Your safety and my safety are number 1!!! I am First Aid and CPR certified, as required by law, and for my own comfort. I always carry a group first aid kit for all trips. I ask as your tenkara guide, that if you have any personal health concerns to please make me aware of them. If you have any known allergies to food, plants, or animals let me know as well to avoid any major emergencies. If you have medications that you need to take during the day please make me aware of this but I would ask that you keep them on your person throughout the day. If you have medications that need to remain chilled, I do have a cooler with me at all times in the car for the duration of the guide trip.

Tipping your guide is greatly appreciated.
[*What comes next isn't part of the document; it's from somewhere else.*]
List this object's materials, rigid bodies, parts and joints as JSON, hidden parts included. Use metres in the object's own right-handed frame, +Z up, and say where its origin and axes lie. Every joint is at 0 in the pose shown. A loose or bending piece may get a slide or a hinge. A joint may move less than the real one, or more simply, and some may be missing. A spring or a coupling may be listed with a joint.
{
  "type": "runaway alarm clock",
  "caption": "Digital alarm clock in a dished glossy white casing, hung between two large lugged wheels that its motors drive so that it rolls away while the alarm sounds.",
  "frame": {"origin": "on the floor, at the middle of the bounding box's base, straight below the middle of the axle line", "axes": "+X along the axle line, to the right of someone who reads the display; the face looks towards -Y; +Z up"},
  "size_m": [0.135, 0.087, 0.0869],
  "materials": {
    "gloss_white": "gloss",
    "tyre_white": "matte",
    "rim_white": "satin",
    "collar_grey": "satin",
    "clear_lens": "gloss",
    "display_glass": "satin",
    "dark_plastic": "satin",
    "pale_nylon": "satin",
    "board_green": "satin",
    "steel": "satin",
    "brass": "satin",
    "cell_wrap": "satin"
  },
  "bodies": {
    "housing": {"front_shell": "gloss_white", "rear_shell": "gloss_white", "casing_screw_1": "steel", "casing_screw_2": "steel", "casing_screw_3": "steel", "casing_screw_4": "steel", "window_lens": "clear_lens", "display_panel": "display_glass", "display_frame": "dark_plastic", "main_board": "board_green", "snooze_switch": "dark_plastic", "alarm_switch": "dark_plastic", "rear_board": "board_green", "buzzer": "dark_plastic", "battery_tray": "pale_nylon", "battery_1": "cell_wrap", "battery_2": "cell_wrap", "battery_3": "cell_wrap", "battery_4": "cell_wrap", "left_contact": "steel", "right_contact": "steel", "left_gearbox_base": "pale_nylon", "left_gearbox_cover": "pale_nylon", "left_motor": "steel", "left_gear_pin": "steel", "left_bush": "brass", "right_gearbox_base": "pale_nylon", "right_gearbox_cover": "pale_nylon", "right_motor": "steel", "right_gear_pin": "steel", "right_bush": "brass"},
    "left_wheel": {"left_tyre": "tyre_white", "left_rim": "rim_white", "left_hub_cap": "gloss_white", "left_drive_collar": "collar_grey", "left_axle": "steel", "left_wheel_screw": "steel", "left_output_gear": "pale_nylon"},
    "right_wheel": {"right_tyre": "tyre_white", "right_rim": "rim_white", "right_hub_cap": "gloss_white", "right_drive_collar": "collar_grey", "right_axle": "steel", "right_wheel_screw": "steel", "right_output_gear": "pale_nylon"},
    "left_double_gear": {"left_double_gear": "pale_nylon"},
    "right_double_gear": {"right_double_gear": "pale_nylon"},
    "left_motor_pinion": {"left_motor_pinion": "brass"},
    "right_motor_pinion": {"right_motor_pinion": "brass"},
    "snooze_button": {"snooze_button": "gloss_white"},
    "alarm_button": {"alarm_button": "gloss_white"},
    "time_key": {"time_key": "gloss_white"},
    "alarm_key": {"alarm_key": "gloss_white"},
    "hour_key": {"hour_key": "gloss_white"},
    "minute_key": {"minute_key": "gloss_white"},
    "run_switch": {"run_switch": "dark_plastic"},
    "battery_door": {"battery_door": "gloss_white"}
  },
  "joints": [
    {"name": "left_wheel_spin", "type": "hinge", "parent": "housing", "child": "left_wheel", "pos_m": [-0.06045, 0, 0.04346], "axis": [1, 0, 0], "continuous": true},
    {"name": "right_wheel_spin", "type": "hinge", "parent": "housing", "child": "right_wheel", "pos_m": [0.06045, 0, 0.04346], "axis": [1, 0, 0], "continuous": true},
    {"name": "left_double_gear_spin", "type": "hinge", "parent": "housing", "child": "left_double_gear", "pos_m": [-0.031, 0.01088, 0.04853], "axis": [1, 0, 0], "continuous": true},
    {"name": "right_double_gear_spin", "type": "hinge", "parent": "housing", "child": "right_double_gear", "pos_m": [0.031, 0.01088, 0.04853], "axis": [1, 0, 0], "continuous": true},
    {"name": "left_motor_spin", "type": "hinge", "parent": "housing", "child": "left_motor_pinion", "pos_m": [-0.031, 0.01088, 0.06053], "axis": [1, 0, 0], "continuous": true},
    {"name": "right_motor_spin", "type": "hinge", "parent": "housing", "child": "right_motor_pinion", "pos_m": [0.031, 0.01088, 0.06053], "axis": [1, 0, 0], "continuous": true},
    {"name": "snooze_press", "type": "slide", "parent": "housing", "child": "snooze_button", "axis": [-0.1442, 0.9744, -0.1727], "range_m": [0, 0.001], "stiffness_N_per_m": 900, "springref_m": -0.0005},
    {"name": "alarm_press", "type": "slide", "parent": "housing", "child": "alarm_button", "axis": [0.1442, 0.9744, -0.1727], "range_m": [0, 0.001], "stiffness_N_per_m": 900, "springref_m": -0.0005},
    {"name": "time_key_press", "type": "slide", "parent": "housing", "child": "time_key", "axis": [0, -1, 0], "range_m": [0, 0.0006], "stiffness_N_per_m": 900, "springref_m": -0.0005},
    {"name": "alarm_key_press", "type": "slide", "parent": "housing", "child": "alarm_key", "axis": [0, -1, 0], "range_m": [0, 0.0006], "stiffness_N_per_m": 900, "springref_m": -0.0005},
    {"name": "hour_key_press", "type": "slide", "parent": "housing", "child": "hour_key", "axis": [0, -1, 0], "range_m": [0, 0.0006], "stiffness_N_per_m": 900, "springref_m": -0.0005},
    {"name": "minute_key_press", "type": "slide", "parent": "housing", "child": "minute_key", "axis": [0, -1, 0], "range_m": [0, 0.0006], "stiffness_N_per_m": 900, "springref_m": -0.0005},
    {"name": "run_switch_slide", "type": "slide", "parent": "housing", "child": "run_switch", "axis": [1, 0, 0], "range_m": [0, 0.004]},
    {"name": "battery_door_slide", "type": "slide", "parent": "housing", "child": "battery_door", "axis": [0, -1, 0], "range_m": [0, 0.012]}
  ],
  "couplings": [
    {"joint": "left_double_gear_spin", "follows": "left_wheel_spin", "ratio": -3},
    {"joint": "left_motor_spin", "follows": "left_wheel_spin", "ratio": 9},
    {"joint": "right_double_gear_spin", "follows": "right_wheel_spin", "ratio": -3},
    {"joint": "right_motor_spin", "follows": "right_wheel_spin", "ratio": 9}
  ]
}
There is an aspect of guided trips that many people are not aware of: As your tenkara guide, I provide everything out of my own pocket- snacks, beverages, tenkara supplies like flies and tippet, entry fees if required, campsite fees if required, and fuel to get to and from the water. Tips can be done as cash or added to the total charge on your credit card. A typical tip is 20% of your total trip fee, unless you felt that you got as much and more than you expected from your guide. If you are feeling generous and pleased with your tip you can tip even more. I have been known to stop talking when receiving a tip above and beyond what I was expecting. And if you do not feel that you got what you wanted out of the trip, please let me or the shop know, so that we can make things better for you.